> _Stated exercise_: Write out the whole listing, matching it exactly.

> _Stored data_:

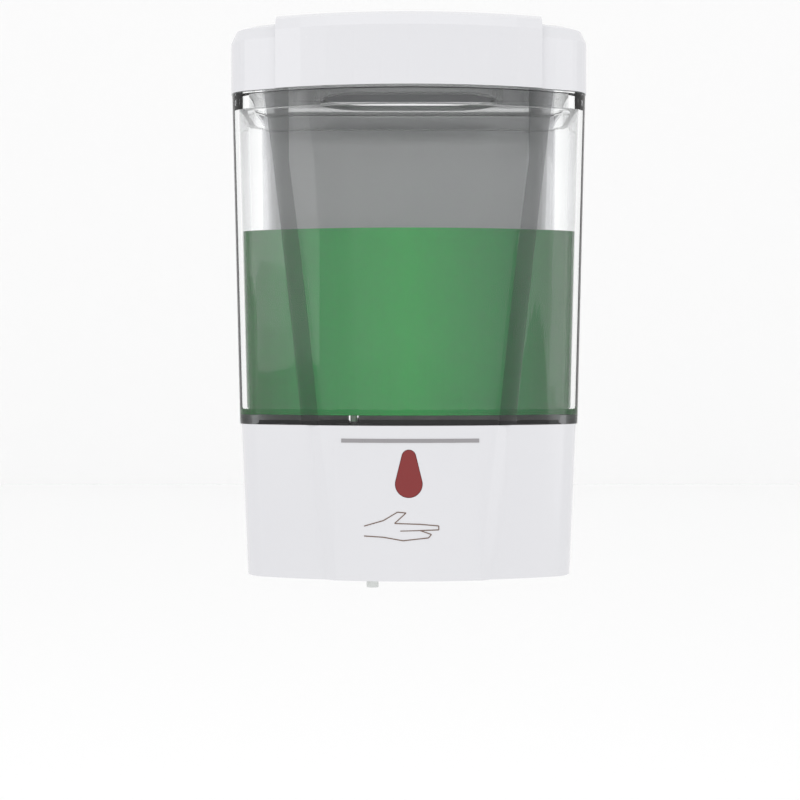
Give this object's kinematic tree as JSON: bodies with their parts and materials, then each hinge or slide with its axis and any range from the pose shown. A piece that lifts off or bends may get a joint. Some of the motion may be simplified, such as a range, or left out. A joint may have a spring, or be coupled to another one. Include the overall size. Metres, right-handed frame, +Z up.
{
  "type": "wall mounted soap dispenser",
  "caption": "Wall hung sensor soap dispenser: clear tank with green soap on a white pump base, hinged lid, battery door and hook-on wall bracket.",
  "frame": {"origin": "centre of the wall bracket's four screw holes, on the wall plane", "axes": "+Z up, -Y out of the wall towards the user, +X to the right as the user sees it"},
  "size_m": [0.131, 0.104, 0.208],
  "materials": {
    "white_abs": "glossy",
    "bracket_abs": "matte",
    "inner_abs": "matte",
    "clear_tank": "clear glossy",
    "soap": "clear liquid",
    "filter_plastic": "satin",
    "silicone": "satin",
    "red_lens": "glossy",
    "circuit_board": "satin",
    "led_clear": "glossy",
    "led_dark": "glossy",
    "led_red": "glossy",
    "cell_wrap": "satin",
    "contact_metal": "polished",
    "steel": "brushed",
    "switch_black": "matte",
    "motor_plastic": "matte",
    "brass_gear": "satin",
    "gear_plastic": "satin",
    "pump_plastic": "satin",
    "lead_red": "satin",
    "lead_black": "satin"
  },
  "bodies": {
    "bracket": {"wall_bracket": "bracket_abs"},
    "lid": {"lid": "white_abs"},
    "battery_door": {"battery_door": "white_abs"},
    "switch": {"switch_knob": "switch_black"},
    "motor_rotor": {"motor_armature": "steel", "motor_pinion": "brass_gear"},
    "pump_drive": {"reduction_gear": "gear_plastic", "pump_shaft": "steel", "pump_drive_gear": "gear_plastic"},
    "pump_idler": {"pump_idler_gear": "gear_plastic"},
    "housing": {"back_plate": "white_abs", "rear_housing": "white_abs", "base_shell": "white_abs", "deck_plate": "inner_abs", "tank_body": "clear_tank", "tank_deck": "clear_tank", "soap_fill": "soap", "inlet_filter": "filter_plastic", "tank_grommet": "silicone", "lid_pins": "steel", "sensor_lens": "red_lens", "sensor_board": "circuit_board", "ir_emitter": "led_clear", "ir_receiver": "led_dark", "status_led": "led_red", "battery_tray": "inner_abs", "battery_cell_1": "cell_wrap", "battery_cell_2": "cell_wrap", "battery_cell_3": "cell_wrap", "battery_cell_4": "cell_wrap", "contact_plates": "contact_metal", "contact_springs": "contact_metal", "door_pin": "steel", "switch_body": "inner_abs", "drive_plate": "inner_abs", "motor_can": "steel", "motor_endbell": "motor_plastic", "idler_pin": "steel", "pump_housing": "pump_plastic", "pump_cover": "pump_plastic", "inlet_sleeve": "silicone", "outlet_hose": "silicone", "outlet_nozzle": "white_abs", "pump_screws": "steel", "motor_screws": "steel", "board_screws": "steel", "deck_screws": "steel", "back_screws": "steel", "battery_leads": "lead_red", "motor_leads": "lead_black"}
  },
  "joints": [
    {"name": "housing_lift", "type": "slide", "parent": "bracket", "child": "housing", "axis": [0, 0, 1], "range_m": [0, 0.008]},
    {"name": "lid_hinge", "type": "hinge", "parent": "housing", "child": "lid", "pos_m": [0, -0.015, 0.066], "axis": [-1, 0, 0], "range_deg": [0, 85]},
    {"name": "battery_door_hinge", "type": "hinge", "parent": "housing", "child": "battery_door", "pos_m": [0, -0.014, -0.1216], "axis": [1, 0, 0], "range_deg": [0, 90]},
    {"name": "power_switch_slide", "type": "slide", "parent": "housing", "child": "switch", "axis": [1, 0, 0], "range_m": [0, 0.003]},
    {"name": "motor_spin", "type": "hinge", "parent": "housing", "child": "motor_rotor", "pos_m": [0, -0.0598, -0.08874], "axis": [1, 0, 0], "continuous": true},
    {"name": "pump_spin", "type": "hinge", "parent": "housing", "child": "pump_drive", "pos_m": [0, -0.079, -0.08874], "axis": [1, 0, 0], "continuous": true},
    {"name": "idler_spin", "type": "hinge", "parent": "housing", "child": "pump_idler", "pos_m": [0, -0.089, -0.08874], "axis": [1, 0, 0], "continuous": true}
  ],
  "couplings": [
    {"joint": "pump_spin", "follows": "motor_spin", "ratio": -0.33333},
    {"joint": "idler_spin", "follows": "motor_spin", "ratio": 0.33333}
  ]
}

> _Exercise answer_:
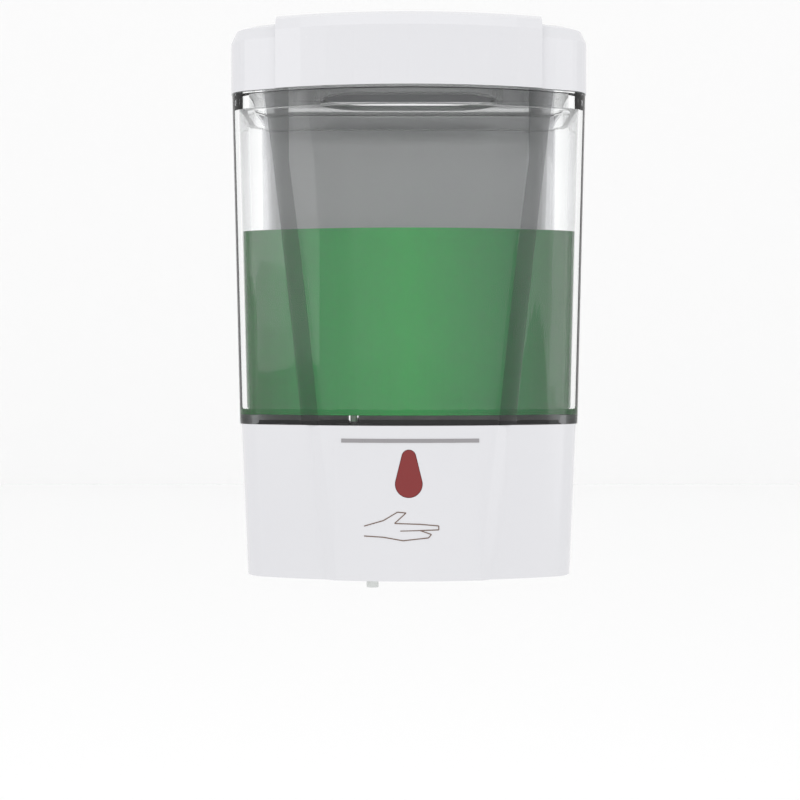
Give this object's kinematic tree as JSON: bodies with their parts and materials, then each hinge or slide with its axis and any range from the pose shown. A piece that lifts off or bends may get a joint. Some of the motion may be simplified, such as a range, or left out. A joint may have a spring, or be coupled to another one. Include the overall size. Metres, right-handed frame, +Z up.
{
  "type": "wall mounted soap dispenser",
  "caption": "Wall hung sensor soap dispenser: clear tank with green soap on a white pump base, hinged lid, battery door and hook-on wall bracket.",
  "frame": {"origin": "centre of the wall bracket's four screw holes, on the wall plane", "axes": "+Z up, -Y out of the wall towards the user, +X to the right as the user sees it"},
  "size_m": [0.131, 0.104, 0.208],
  "materials": {
    "white_abs": "glossy",
    "bracket_abs": "matte",
    "inner_abs": "matte",
    "clear_tank": "clear glossy",
    "soap": "clear liquid",
    "filter_plastic": "satin",
    "silicone": "satin",
    "red_lens": "glossy",
    "circuit_board": "satin",
    "led_clear": "glossy",
    "led_dark": "glossy",
    "led_red": "glossy",
    "cell_wrap": "satin",
    "contact_metal": "polished",
    "steel": "brushed",
    "switch_black": "matte",
    "motor_plastic": "matte",
    "brass_gear": "satin",
    "gear_plastic": "satin",
    "pump_plastic": "satin",
    "lead_red": "satin",
    "lead_black": "satin"
  },
  "bodies": {
    "bracket": {"wall_bracket": "bracket_abs"},
    "lid": {"lid": "white_abs"},
    "battery_door": {"battery_door": "white_abs"},
    "switch": {"switch_knob": "switch_black"},
    "motor_rotor": {"motor_armature": "steel", "motor_pinion": "brass_gear"},
    "pump_drive": {"reduction_gear": "gear_plastic", "pump_shaft": "steel", "pump_drive_gear": "gear_plastic"},
    "pump_idler": {"pump_idler_gear": "gear_plastic"},
    "housing": {"back_plate": "white_abs", "rear_housing": "white_abs", "base_shell": "white_abs", "deck_plate": "inner_abs", "tank_body": "clear_tank", "tank_deck": "clear_tank", "soap_fill": "soap", "inlet_filter": "filter_plastic", "tank_grommet": "silicone", "lid_pins": "steel", "sensor_lens": "red_lens", "sensor_board": "circuit_board", "ir_emitter": "led_clear", "ir_receiver": "led_dark", "status_led": "led_red", "battery_tray": "inner_abs", "battery_cell_1": "cell_wrap", "battery_cell_2": "cell_wrap", "battery_cell_3": "cell_wrap", "battery_cell_4": "cell_wrap", "contact_plates": "contact_metal", "contact_springs": "contact_metal", "door_pin": "steel", "switch_body": "inner_abs", "drive_plate": "inner_abs", "motor_can": "steel", "motor_endbell": "motor_plastic", "idler_pin": "steel", "pump_housing": "pump_plastic", "pump_cover": "pump_plastic", "inlet_sleeve": "silicone", "outlet_hose": "silicone", "outlet_nozzle": "white_abs", "pump_screws": "steel", "motor_screws": "steel", "board_screws": "steel", "deck_screws": "steel", "back_screws": "steel", "battery_leads": "lead_red", "motor_leads": "lead_black"}
  },
  "joints": [
    {"name": "housing_lift", "type": "slide", "parent": "bracket", "child": "housing", "axis": [0, 0, 1], "range_m": [0, 0.008]},
    {"name": "lid_hinge", "type": "hinge", "parent": "housing", "child": "lid", "pos_m": [0, -0.015, 0.066], "axis": [-1, 0, 0], "range_deg": [0, 85]},
    {"name": "battery_door_hinge", "type": "hinge", "parent": "housing", "child": "battery_door", "pos_m": [0, -0.014, -0.1216], "axis": [1, 0, 0], "range_deg": [0, 90]},
    {"name": "power_switch_slide", "type": "slide", "parent": "housing", "child": "switch", "axis": [1, 0, 0], "range_m": [0, 0.003]},
    {"name": "motor_spin", "type": "hinge", "parent": "housing", "child": "motor_rotor", "pos_m": [0, -0.0598, -0.08874], "axis": [1, 0, 0], "continuous": true},
    {"name": "pump_spin", "type": "hinge", "parent": "housing", "child": "pump_drive", "pos_m": [0, -0.079, -0.08874], "axis": [1, 0, 0], "continuous": true},
    {"name": "idler_spin", "type": "hinge", "parent": "housing", "child": "pump_idler", "pos_m": [0, -0.089, -0.08874], "axis": [1, 0, 0], "continuous": true}
  ],
  "couplings": [
    {"joint": "pump_spin", "follows": "motor_spin", "ratio": -0.33333},
    {"joint": "idler_spin", "follows": "motor_spin", "ratio": 0.33333}
  ]
}